Ia meninggalkan Gaza hanya dengan telepon genggam dan pakaian yang melekat di badannya. Tidak ada lagi yang diizinkan untuk dibawa.
Kepadanya dikabarkan bahwa pihak Israel secara ketat melarang para pengungsi membawa sedikitpun pasir atau tanah dari Gaza.
Dan ia yakin hal itu ada alasannya: “Agar tidak ada bukti bahwa Anda berasal dari Gaza. Agar Anda tidak punya kaitan dengan Gaza. Agar Anda tidak punya kenangan akan Gaza.”
“Saya ingin membawa seluruh Gaza bersamaku,” katanya. “Bukan hanya secuil.”

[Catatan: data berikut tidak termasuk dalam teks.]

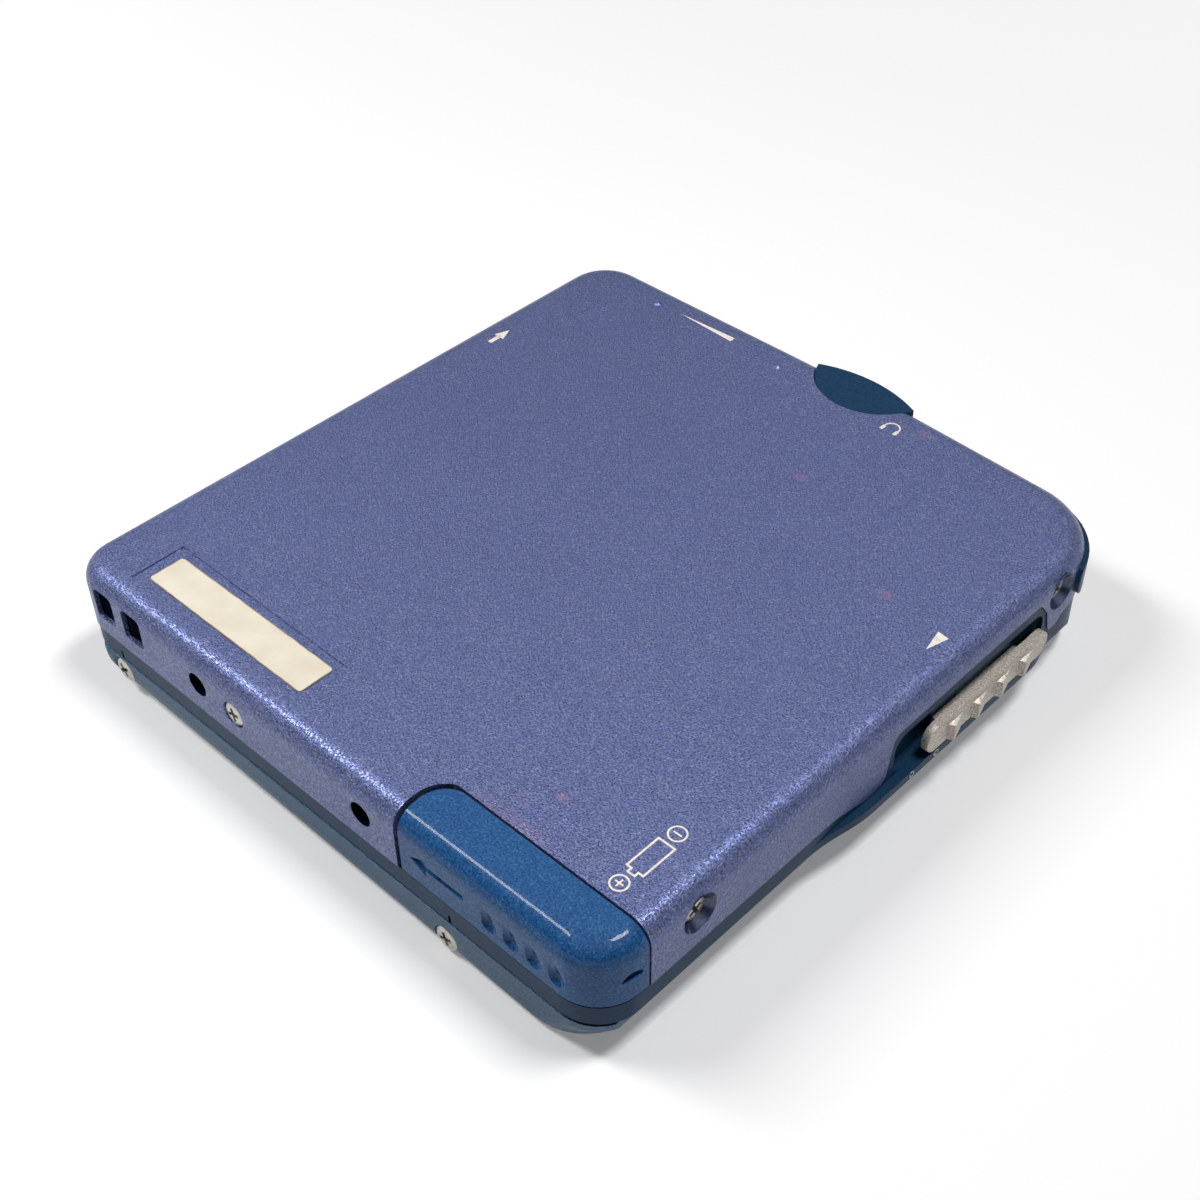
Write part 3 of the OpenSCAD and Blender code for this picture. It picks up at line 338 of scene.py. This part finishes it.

Ia menyatakan bahwa kehancuran di Gaza begitu luasnya hingga kota-kota yang dilaluinya saat keluar melalui perbatasan dengan Mesir sama sekali tidak dapat dikenali.
Saya menanyakan pendapatnya apakah Gaza akan pernah pulih.
“Itu akan sangat sulit,” jawabnya.
“Luka-luka itu bukan hanya fisik. Melainkan juga sosial, psikologis, emosional, dan spiritual.”
“Segalanya telah hilang.”
Proses penyembuhan akan memakan waktu yang lama, ujarnya.
“Dan saya rasa masyarakat akan membutuhkan dukungan dari dunia internasional untuk memulihkan diri mereka.”